I had to carefully consider how to structure the data, whether to stack elements vertically, which would result in thicker rows and fewer rows visible on the screen, or to truncate certain fields like email addresses, ending them with “...” and allowing users to click in for the full information.
Once I landed on a display approach that balanced visibility with readability, I then had to adapt those same screens for tablet views, which introduced an extra layer of complexity.
I found that data often had to be condensed even further to fit portrait and landscape orientations without compromising usability.

eXPERIENCE tAGS
Another challenge I worked through was helping to clarify the lifecycle of an experience within the platform. Creating an experience for a client could take anywhere from a couple of days to several weeks, depending on its complexity.

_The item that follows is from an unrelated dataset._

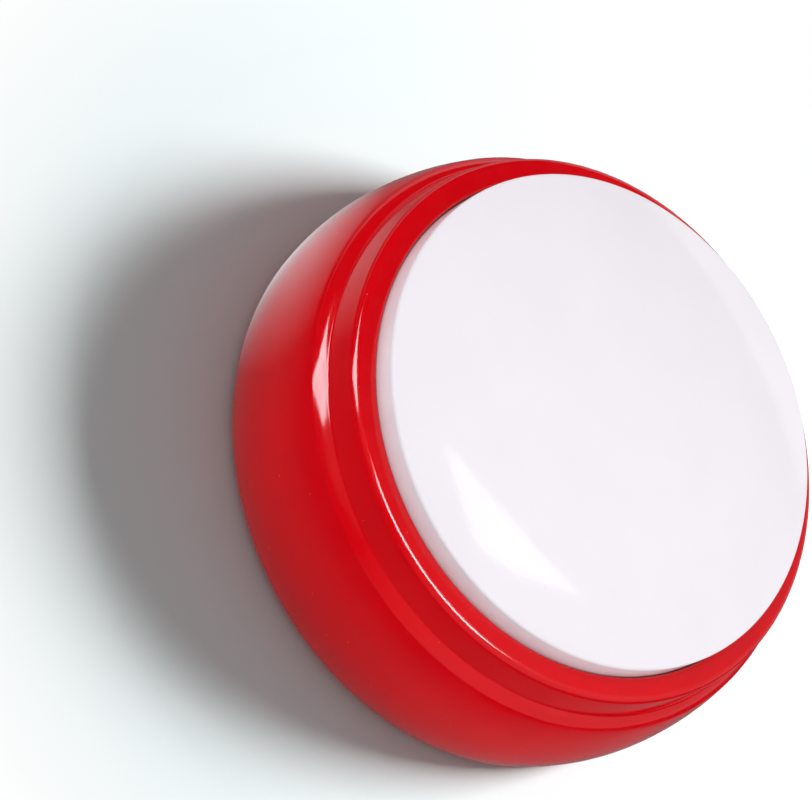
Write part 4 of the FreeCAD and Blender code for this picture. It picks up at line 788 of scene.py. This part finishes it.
def add_card(name, corners, strength, tint=(1.0, 1.0, 1.0), mottle=0.0):
    """A bright card of any outline that shows in the gloss and nowhere else."""
    bm = bmesh.new()
    bm.faces.new([bm.verts.new(corner) for corner in corners])
    card = add_object(name, bm)
    finish = Finish(name)
    level = strength
    if mottle:
        blotches = finish.noise(45, 2, 0.7)
        level = finish.spread(blotches, strength * (1 - mottle), strength * (1 + mottle))
    finish.surface(finish.light("Emission", tint, level).outputs[0])
    card.data.materials.append(finish.made)
    card.visible_camera = card.visible_diffuse = card.visible_transmission = card.visible_shadow = False
    return card


def add_lights(floor, dome):
    """Lamps that light the floor or the clock alone, and the cards that show in the clock's gloss."""
    link_light(add_lamp("floor_key", 156, 39, 0.9, (0.3, 0.3), 15.2), "INCLUDE", floor)
    link_light(add_lamp("front_key", -41, 53, 0.9, (0.7, 0.7), 4.75), "EXCLUDE", floor)
    link_light(add_lamp("right_fill", 108, 41, 0.9, (0.5, 0.6), 3.2), "EXCLUDE", floor)
    link_light(add_lamp("far_fill", 175, 52, 0.9, (0.5, 0.5), 0.85), "EXCLUDE", floor)
    link_light(add_lamp("wall_fill", 20, 5, 0.9, (0.5, 0.3), 0.6), "EXCLUDE", floor, dome)
    underside = [thing for thing in bpy.context.scene.objects if thing.name in UNDERSIDE]
    link_light(add_lamp("under_fill", -30, -60, 0.9, (0.8, 0.8), 8), "INCLUDE", *underside)
    add_softbox("backdrop_glow", -172, 9, 1.2, (0.9, 0.45), 0.7)
    add_card("overhead_card", [(x, y, CARD_HEIGHT) for x, y in OVERHEAD_CARD], 3.0)
    rim_card = add_card("rim_card", [(x, y, CARD_HEIGHT) for x, y in RIM_CARD], 20.0)
    left_corners = [aim(*corner) * LEFT_DISTANCE for corner in LEFT_CARD]
    left_card = add_card("left_card", left_corners, 13.5, (0.6, 0.97, 1.0), 0.35)
    for card in (rim_card, left_card):
        link_light(card, "EXCLUDE", dome)


bpy.context.scene.view_settings.view_transform = "Standard"
finishes = make_finishes()
add_camera()
dress_nodes(finishes)
add_housing(finishes)
dome = add_button(finishes)
add_screws(finishes)
add_feet(finishes)
add_cells(finishes)
add_diaphragm(finishes)
add_spring(finishes)
floor = add_floor()
set_world()
add_lights(floor, dome)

As the number of experiences grew, it became increasingly difficult for users to distinguish between those that were in progress, completed, published, drafts, or saved as templates.
I was involved in exploring how we could make this distinction clearer through the UI. After considering several options, we decided that a tagging system would be the most efficient way to communicate the status of each experience. I collaborated with the team to map out the different stages and identify which ones needed visual identifiers.
The use of colour within these tags sparked significant discussion among the design studio. We wanted to ensure that colours weren’t just aesthetically pleasing, but also meaningful and accessible. The colours had to be distinct enough to be recognised at a glance, and work well across images. After rounds of feedback, iteration, and accessibility testing, we agreed on the following shown here.
My Learnings
Reflection & NEXT STEPS
This project challenged me to think deeply about how design systems are applied in real-world products, especially when balancing consistency with flexibility across devices and content types.
I strengthened my ability to interpret low-fidelity wireframes and translate them into polished, user-friendly interfaces that aligned with Adeption’s design language.
Working iteratively with the product owner helped me refine my designs through constructive feedback, while tackling complex problems like data-dense layouts, tablet responsiveness, and pop-up consistency pushed me to find practical, scalable solutions.
I learned how to work with and extend an existing Figma component library, how to handle edge cases like content truncation, and the importance of accessibility and visual clarity in status tagging systems. Most importantly, I developed a deeper appreciation for thoughtful UI design that supports users’ needs while maintaining coherence across the platform, no matter how complex the content or context.